§ Material provided
^^^^^^^^
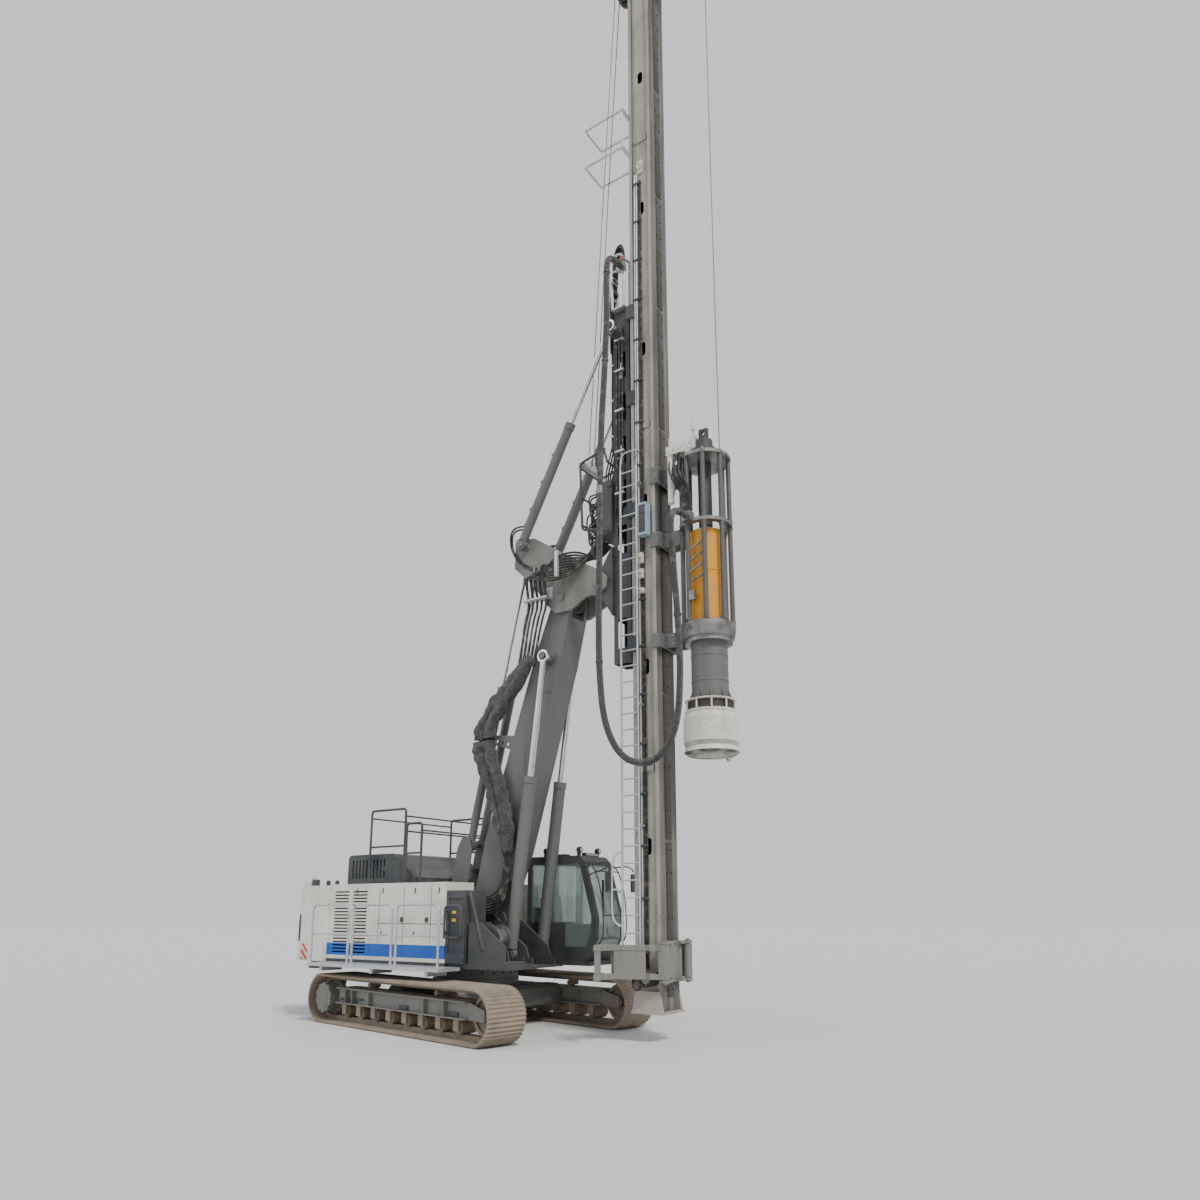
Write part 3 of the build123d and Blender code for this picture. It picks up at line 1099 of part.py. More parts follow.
def sheaves():
    """All rope wheels of the head, each on its own pin."""
    wheels = []
    for x, z, y in SHEAVES:
        wheel = cross_pin((x, z), y - 37, y + 37, SHEAVE_R)
        wheel -= cross_pin((x, z), y - 12, y + 12, SHEAVE_R + 5, SHEAVE_R - 26)
        for index in range(5):
            turn = 2 * pi * index / 5
            wheel -= cross_pin((x + 165 * cos(turn), z + 165 * sin(turn)), y - 40, y + 40, 48)
        wheels.append(wheel - cross_pin((x, z), y - 40, y + 40, 50 + SEAT_GAP))
    return wheels


LADDER_Y = -430.0
LADDER_X = (3760.0, 4120.0)
LADDER_LOW = 1150.0
LADDER_TOP = 10600.0
RUNG_PITCH = 300.0


def ladder():
    """Tube ladder beside the mast, on stubs that reach back to its cheek."""
    frame = None
    for x in LADDER_X:
        stile = rod((x, LADDER_Y, LADDER_LOW), (x, LADDER_Y, LADDER_TOP), 21)
        frame = stile if frame is None else frame + stile
    count = int((LADDER_TOP - LADDER_LOW) / RUNG_PITCH)
    for index in range(count + 1):
        z = LADDER_LOW + 60 + index * RUNG_PITCH
        frame += rod((LADDER_X[0], LADDER_Y, z), (LADDER_X[1], LADDER_Y, z), 15)
    for index in range(5):
        z = LADDER_LOW + 300 + index * 2200
        x = LADDER_X[1]
        frame += block(x - 25, x + 25, LADDER_Y, -LEADER_HALF - SEAT_GAP, z, z + 40)
    return frame


def head_platform():
    """Rectangular tube frame that stands off behind the mast near the top of the view."""
    frame = None
    x0, x1 = 2950.0, LEADER_REAR - SEAT_GAP
    for z in (17950.0, 18900.0):
        loop = rod((x0, -520, z), (x1, -520, z), RAIL_RADIUS) + rod((x0, 120, z), (x1, 120, z), RAIL_RADIUS)
        loop += rod((x0, -520 - RAIL_RADIUS, z), (x0, 120 + RAIL_RADIUS, z), RAIL_RADIUS - 3)
        loop += block(x1 - 60, x1, -545, 145, z - 30, z + 30)
        frame = loop if frame is None else frame + loop
    for x, y in ((x0, -520), (x0, 120), (x1 - 30, -520), (x1 - 30, 120)):
        frame += rod((x, y, 17950), (x, y, 18900), RAIL_RADIUS - 5)
    return frame


def cabinet():
    """Small control cabinet on the mast's cheek, with a recessed face."""
    y = -LEADER_HALF - 26
    box = block(LEADER_X - 45, LEADER_X + 140, y - 170, y, 9130, 9780)
    box -= block(LEADER_X - 20, LEADER_X + 115, y - 175, y - 158, 9180, 9730)
    return box + block(LEADER_X - 20, LEADER_X + 100, y - 5, -LEADER_HALF - SEAT_GAP, 9200, 9260)


# Hammer

BAR_COUNT = 8
BAR_RADIUS = 26.0
BAR_CIRCLE = 440.0
STEP_COUNT = 4
STEP_LOW = 7950.0
STEP_PITCH = 210.0
HELMET_BORE = 262.0
HELMET_DEPTH = 430.0
DRUM_R = 330.0
DRIVE_R = 128.0
DRIVE_TOP = 11150.0
RAM_BORE = 152.0
RAM_ROD_R = 52.0
EYE_BORE = 42.0
RAM_FLOOR = 7600.0
RAM_SEAM = 8180.0
SLEDGE_X = LEADER_FRONT + 85


def turned_solid(profile):
    """Solid of revolution on the hammer's axis, from (radius, z) points."""
    return Pos(HAMMER_X, 0, 0) * revolve(make_face(Plane.XZ * Polyline(*profile, close=True)), Axis.Z)


def helmet():
    """Pile helmet: flared skirt and collar round a blind bore for the pile's head."""
    z0, z1 = HELMET_BOTTOM, HELMET_TOP
    return turned_solid([(HELMET_BORE, z0), (430, z0), (HAMMER_RADIUS, z0 + 45), (455, z0 + 130),
                         (470, z0 + 165), (HAMMER_RADIUS, z0 + 210), (HAMMER_RADIUS, z1 - 90), (455, z1), (0, z1),
                         (0, z0 + HELMET_DEPTH), (HELMET_BORE, z0 + HELMET_DEPTH)])


def anvil_drum():
    """Drum under the cage with its cushion ring, whose windows show the helmet's top."""
    z0 = HELMET_TOP + SEAT_GAP
    drum = turned_solid([(120, z0), (400, z0), (400, z0 + 40), (360, z0 + 60), (360, z0 + 200),
                         (400, z0 + 215), (400, z0 + 260), (DRUM_R, z0 + 275), (DRUM_R, DRUM_TOP - SEAT_GAP),
                         (120, DRUM_TOP - SEAT_GAP)])
    for index in range(8):
        turn = 2 * pi * (index + 0.5) / 8
        near = (HAMMER_X + 300 * cos(turn), 300 * sin(turn), z0 + 130)
        far = (HAMMER_X + 410 * cos(turn), 410 * sin(turn), z0 + 130)
        drum -= rod(near, far, 55)
    return drum


def cage():
    """Guide cage: lower flange, mid ring and top plate joined by round bars."""
    z = DRUM_TOP
    body = turned_solid([(150, z), (430, z), (430, z + 60), (465, z + 90), (HAMMER_RADIUS, z + 250),
                         (HAMMER_RADIUS, FLANGE_TOP), (150, FLANGE_TOP)])
    body += turned_solid([(RAM_RADIUS + 35, RING_MID), (HAMMER_RADIUS, RING_MID),
                          (HAMMER_RADIUS, RING_MID + 60), (RAM_RADIUS + 35, RING_MID + 60)])
    body += turned_solid([(DRIVE_R + SEAT_GAP, CAGE_TOP - 60), (HAMMER_RADIUS, CAGE_TOP - 60),
                          (HAMMER_RADIUS, CAGE_TOP), (DRIVE_R + SEAT_GAP, CAGE_TOP)])
    for index in range(BAR_COUNT):
        turn = 2 * pi * (index + 0.5) / BAR_COUNT
        x, y = HAMMER_X + BAR_CIRCLE * cos(turn), BAR_CIRCLE * sin(turn)
        body += rod((x, y, FLANGE_TOP - 10), (x, y, CAGE_TOP + 45), BAR_RADIUS)
        body += rod((x, y, CAGE_TOP - 5), (x, y, CAGE_TOP + 30), BAR_RADIUS + 16)
    reach, side = BAR_CIRCLE * sin(pi / BAR_COUNT), -BAR_CIRCLE * cos(pi / BAR_COUNT)
    for index in range(STEP_COUNT):
        low = STEP_LOW + index * STEP_PITCH
        body += rod((HAMMER_X - reach, side, low), (HAMMER_X + reach, side, low + 150), BAR_RADIUS - 8)
    body += block(HAMMER_X - reach - 20, HAMMER_X - reach + 130, side - 40, side + 20, STEP_LOW - 330,
                  STEP_LOW - 150)
    x, y, height = HOSE_LOWER[-1]
    return body + block(x - 90, x + 90, RING_FACE, side, height - 90, height + 90)


def hammer_guides():
    """Arms from the cage's rings to guide shoes that hold the mast's front rails."""
    groups = []
    for z, height in ((DRUM_TOP + 40, 260), (RING_MID - 220, 280), (CAGE_TOP - 330, 330)):
        shoe = claw(SLEDGE_X, -1, z, height)
        shoe += block(SLEDGE_X - 30, SLEDGE_X + 20, -LEADER_HALF - 60, LEADER_HALF + 60, z, z + height)
        for side in (-1, 1):
            y0, y1 = sorted((side * 120, side * 175))
            shoe += block(SLEDGE_X, HAMMER_X - 430, y0, y1, z, z + height)
        shoe -= rod((HAMMER_X, 0, z - 1), (HAMMER_X, 0, z + height + 1), HAMMER_RADIUS + SEAT_GAP)
        groups.append(shoe)
    return groups


def drive():
    """Hydraulic cylinder hung from the top plate, with its valve housing and lifting eye."""
    body = turned_solid([(RAM_ROD_R + 3, RING_MID - 60), (DRIVE_R - 22, RING_MID - 60),
                         (DRIVE_R - 22, RING_MID + 40), (DRIVE_R, RING_MID + 60), (DRIVE_R, CAGE_TOP),
                         (250, CAGE_TOP), (250, CAGE_TOP + 190),
                         (170, CAGE_TOP + 230), (170, DRIVE_TOP - 260), (0, DRIVE_TOP - 260),
                         (0, DRIVE_TOP - 340), (RAM_ROD_R + 3, DRIVE_TOP - 340)])
    eye = side_plate([(HAMMER_X - 90, DRIVE_TOP - 262), (HAMMER_X - 90, DRIVE_TOP),
                      (HAMMER_X + 90, DRIVE_TOP), (HAMMER_X + 90, DRIVE_TOP - 262)], -35, 35)
    return body + eye - cross_pin((HAMMER_X, DRIVE_TOP - 90), -40, 40, EYE_BORE)


def ram():
    """Faceted drop weight with the lifting rod that rises into the drive cylinder."""
    z0 = FLANGE_TOP + SEAT_GAP
    weight = Pos(HAMMER_X, 0, z0) * extrude(RegularPolygon(RAM_RADIUS, 16), RAM_TOP - z0)
    weight -= rod((HAMMER_X, 0, RAM_FLOOR), (HAMMER_X, 0, RAM_TOP + 1), RAM_BORE)
    weight -= rod((HAMMER_X, 0, RAM_SEAM), (HAMMER_X, 0, RAM_SEAM + 14), RAM_RADIUS + 5, RAM_RADIUS - 14)
    return weight + rod((HAMMER_X, 0, RAM_FLOOR - 5), (HAMMER_X, 0, RING_MID + 320), RAM_ROD_R)


def manifold():
    """Pale valve manifold on the rear right of the cage's top, with two accumulators."""
    z = CAGE_TOP + SEAT_GAP
    body = block(HAMMER_X - 560, HAMMER_X - 180, -470, -180, z + 60, z + 230)
    body += block(HAMMER_X - 330, HAMMER_X - 230, -360, -280, z, z + 70)
    body += rod((HAMMER_X - 500, -400, z + 60), (HAMMER_X - 500, -400, z - 900), 62)
    return body + rod((HAMMER_X - 500, -400, z + 225), (HAMMER_X - 500, -400, z + 420), 34)


node("valve_block", valve_block())
node("hose_saddle", hose_saddle())
node("hammer_hose_upper", hose(HOSE_UPPER, HOSE_R))
node("hammer_hose_lower", hose(HOSE_LOWER, HOSE_R))
node("leader", leader())
node("leader_foot", leader_foot())
node("guide_bracket", guide_bracket())
node("guide_jaw_left", jaw_folded())
node("guide_jaw_right", mirror_y(jaw_folded()))
node("leader_head", leader_head())
node("head_sheaves", Compound(sheaves()))
node("ladder", ladder())
node("head_platform", head_platform())
node("cabinet", cabinet())
node("helmet", helmet())
node("anvil_drum", anvil_drum())
node("hammer_cage", cage())
node("hammer_guides", Compound(hammer_guides()))
node("hammer_drive", drive())
node("hammer_manifold", manifold())
node("ram", ram())


def export():
    """Write each sub-part to its own file, with the origin under the middle of the overall box."""
    os.makedirs("parts", exist_ok=True)
    for name, shape in NODES.items():
        export_step(Pos(SHIFT_X, 0, 0) * shape, f"parts/{name}.step")


export()
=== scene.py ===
import json
from math import atan, cos, pi, radians, sin

import bmesh
import bpy
from mathutils import Matrix, Vector, noise


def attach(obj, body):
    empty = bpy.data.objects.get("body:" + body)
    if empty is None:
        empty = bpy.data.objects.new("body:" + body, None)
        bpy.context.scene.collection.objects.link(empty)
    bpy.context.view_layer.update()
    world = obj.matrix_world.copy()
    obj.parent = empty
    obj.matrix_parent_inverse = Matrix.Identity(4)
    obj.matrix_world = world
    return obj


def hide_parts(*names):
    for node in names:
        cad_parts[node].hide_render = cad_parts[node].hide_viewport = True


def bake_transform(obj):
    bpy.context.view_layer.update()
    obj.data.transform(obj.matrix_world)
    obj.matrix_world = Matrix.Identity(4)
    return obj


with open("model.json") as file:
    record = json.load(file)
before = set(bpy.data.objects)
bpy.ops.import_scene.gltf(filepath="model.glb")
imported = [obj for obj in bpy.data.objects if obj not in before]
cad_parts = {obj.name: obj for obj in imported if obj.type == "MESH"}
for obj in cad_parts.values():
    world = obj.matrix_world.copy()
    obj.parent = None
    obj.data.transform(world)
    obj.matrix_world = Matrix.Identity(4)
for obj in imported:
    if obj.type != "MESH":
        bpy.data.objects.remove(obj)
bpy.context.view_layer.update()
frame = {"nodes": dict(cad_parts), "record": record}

bl_info = {
    "name": "Foundation rig looks",
    "version": (1, 0, 0),
    "blender": (4, 5, 0),
    "location": "View3D > Sidebar > Rig",
    "description": "Dresses a crawler rig with its leader and hammer in paint, hoses, ropes and fittings",
    "category": "Object",
}

# Places that several pieces share, in metres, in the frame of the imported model
SLEW_X = -1.010
HAMMER_X = 5.37
TILT_FOOT_X, TILT_FOOT_Z = 1.42, 9.56
SINGLE_HOSE = 0.019
UP = Vector((0, 0, 1))


# Node trees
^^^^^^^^
§ Task description
This exercise asks for the lines from the line with "for name, shape" to the line with "for node in", both lines included, set down exactly and with nothing else.

§ Response below
    for name, shape in NODES.items():
        export_step(Pos(SHIFT_X, 0, 0) * shape, f"parts/{name}.step")


export()
=== scene.py ===
import json
from math import atan, cos, pi, radians, sin

import bmesh
import bpy
from mathutils import Matrix, Vector, noise


def attach(obj, body):
    empty = bpy.data.objects.get("body:" + body)
    if empty is None:
        empty = bpy.data.objects.new("body:" + body, None)
        bpy.context.scene.collection.objects.link(empty)
    bpy.context.view_layer.update()
    world = obj.matrix_world.copy()
    obj.parent = empty
    obj.matrix_parent_inverse = Matrix.Identity(4)
    obj.matrix_world = world
    return obj


def hide_parts(*names):
    for node in names:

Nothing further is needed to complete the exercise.